Efforts to Denuclearize North Korea Will Continue Despite Hard-Line Minister, U.S. Says

WASHINGTON — Efforts to denuclearize North Korea will continue despite a new foreign minister in Pyongyang who is seen as a hard-liner and could take a tougher stance in stalled negotiations, a senior State Department official said Wednesday.

The official would not forecast how the new foreign minister, Ri Son-gwon, who succeeds Ri Yong-ho, might approach negotiations with the United States over removing nuclear weapons from the Korean Peninsula.

The official, citing diplomatic protocol to speak on the condition of anonymity, predicted the talks would restart, given what he said was a shared desire for progress on the part of President Trump and the North Korean leader, Kim Jong-un.

Despite frequent setbacks in the past year, Trump administration officials have publicly said they intend to continue with negotiations to settle on a denuclearization process, echoing Mr. Trump’s line.

Privately, though, some officials acknowledge that the administration has gotten nowhere, and that there is no sign the North will give up its nuclear weapons.

Ri Yong-ho’s removal was first reported on Saturday by NK News, based in Seoul.

The move was interpreted as a sign of further turmoil among the ranks of North Korean officials responsible for negotiating with the Trump administration and getting the Americans to lift sanctions.

Mr. Kim and Mr. Trump opened the talks in 2018 in Singapore. But those fell apart after the two leaders met again in February 2019, in Hanoi, Vietnam, prompting Mr. Kim to dismiss his negotiating team.

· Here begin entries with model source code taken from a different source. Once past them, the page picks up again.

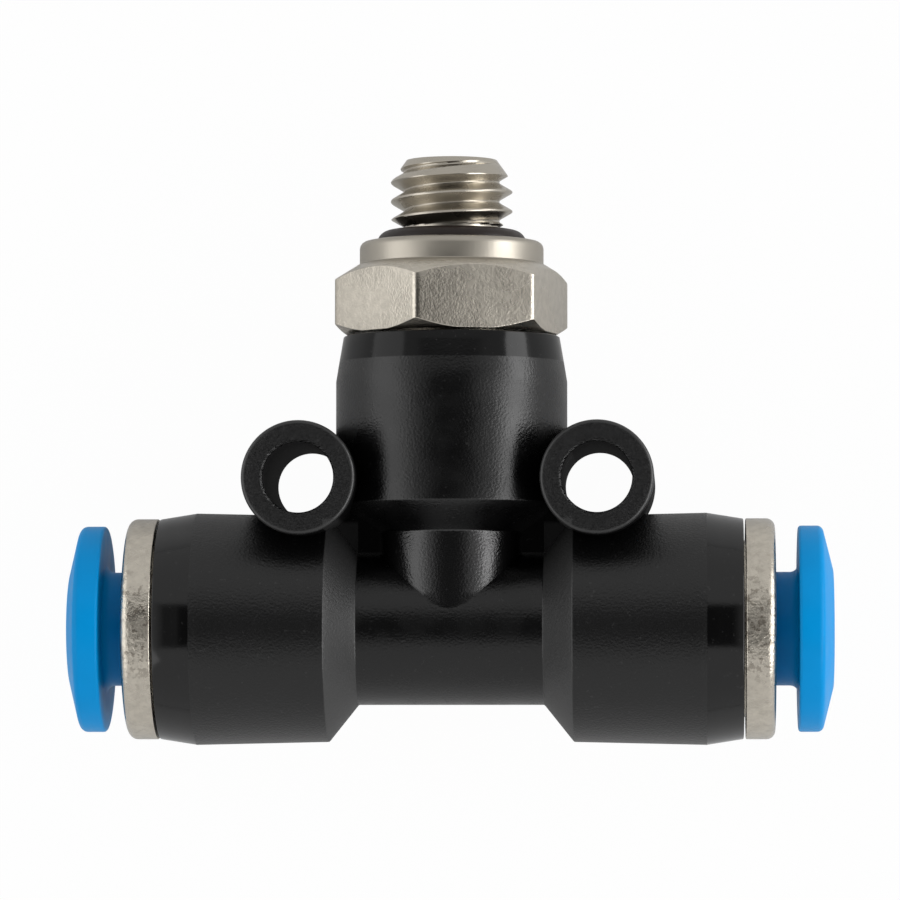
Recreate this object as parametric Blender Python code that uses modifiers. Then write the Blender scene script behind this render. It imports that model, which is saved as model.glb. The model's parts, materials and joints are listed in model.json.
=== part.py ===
"""Push-to-connect tee fitting: two tube ports in line and a swivelling male stub.

The fitting lies on its back. The tube run is along X, the stub points along +Y and +Z is up.
Distances along a port or along the stem are counted from the tee centre, where the axes cross.
"""
from math import cos, pi, radians, sin, tan

import bpy
from mathutils import Matrix

MM = 0.001

# Housing, outside. The barrels are as thick as the pieces inside and a wall ask for
WAIST_RADIUS = 3.10 * MM
WAIST_HALF_LENGTH = 3.79 * MM
BARREL_END_WALL = 0.87 * MM
BARREL_TAPER_RISE = 0.24 * MM
BARREL_TAPER_LENGTH = 1.50 * MM
BARREL_DRAFT = 0.12 * MM
BARREL_CONE_LENGTH = 1.21 * MM
CORE_RADIUS = 3.00 * MM
CORE_LENGTH = 3.93 * MM
STEM_CONE_LENGTH = 1.16 * MM
STEM_TAPER_LENGTH = 1.85 * MM
STEM_SHOULDER_LENGTH = 1.05 * MM
STEM_SHOULDER_DROP = 0.13 * MM
STEM_END_DROP = 0.31 * MM
STEM_TOP = 11.94 * MM
WEB_THICKNESS = 1.50 * MM

# Mounting eyes. Their axis lies beside the stem and above the barrel
EYE_FROM_STEM = 1.27 * MM
EYE_FROM_BARREL = 1.27 * MM
EYE_RADIUS = 2.30 * MM
EYE_HOLE_RADIUS = 1.42 * MM
EYE_FACE_INSET = 0.08 * MM
EYE_RIM_CHAMFER = 0.20 * MM

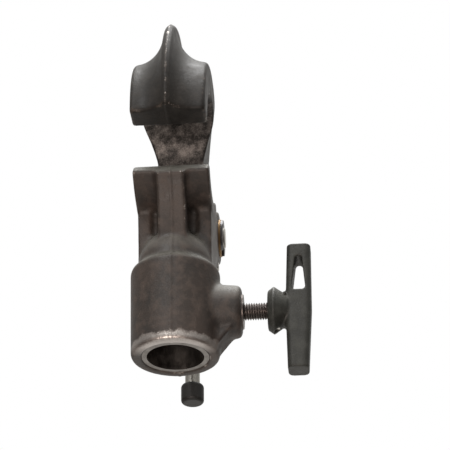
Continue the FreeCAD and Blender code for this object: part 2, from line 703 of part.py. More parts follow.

Among those sidelined was Kim Yong-chol, a former spy chief and top party official who was seen as the counterpart to Secretary of State Mike Pompeo and oversaw the North’s negotiating team in Hanoi. Kim Yong-chol also had clashed with Mr. Pompeo in several meetings. In July 2018, North Korea said the United States had made a “gangsterlike demand” for denuclearization when the top American diplomat visited Pyongyang.

Last September, Ri Yong-ho did not attend the United Nations General Assembly in New York, even though he had shown up in previous years and even rebuked Mr. Trump in his speeches there.

Ri Son-gwon, the incoming foreign minister who has served as an Army colonel, was an aide to Kim Yong-chol years ago.

In another shift of senior leadership, North Korea has replaced the defense minister, according to a report on Wednesday in Rodong Sinmun, an official newspaper of the Workers’ Party of Korea. The new official, Kim Jong-gwan, is an Army general.

“They come and go, so it’s pretty hard to put a lot of analytical freight on the new appointment,” said Robert Carlin, a former C.I.A. and State Department analyst on North Korea.

Mr. Carlin said the calculus of the United States in negotiations was still the same. And he noted that much depended on the next steps that the North’s leader takes, in particular whether he carries out another nuclear test or an intercontinental ballistic missile test.

The State Department official shrugged off suggestions that Russian and Chinese diplomats had dissuaded North Korea from carrying out a major weapons test that American officials had expected — and that Mr. Kim had described as a possible “Christmas gift” for Mr. Trump.

Mr. Kim had given the Americans until the end of last year to make what he would consider a genuine offer that would result in the lifting of sanctions. However, instead of a weapons test, he warned that North Korea was developing a new strategic weapon. Mr. Kim also ridiculed the impasse that he said would result in the United States becoming “more helpless” against the North.

In December, Stephen E. Biegun, the deputy secretary of state and main negotiator on North Korea, traveled across East Asia to discuss the North Korea sanctions with China and to indicate to North Korea that the Americans were willing to continue talks. Mr. Kim, at a communist party meeting on Dec. 28, called for “offensive measures” to strengthen security.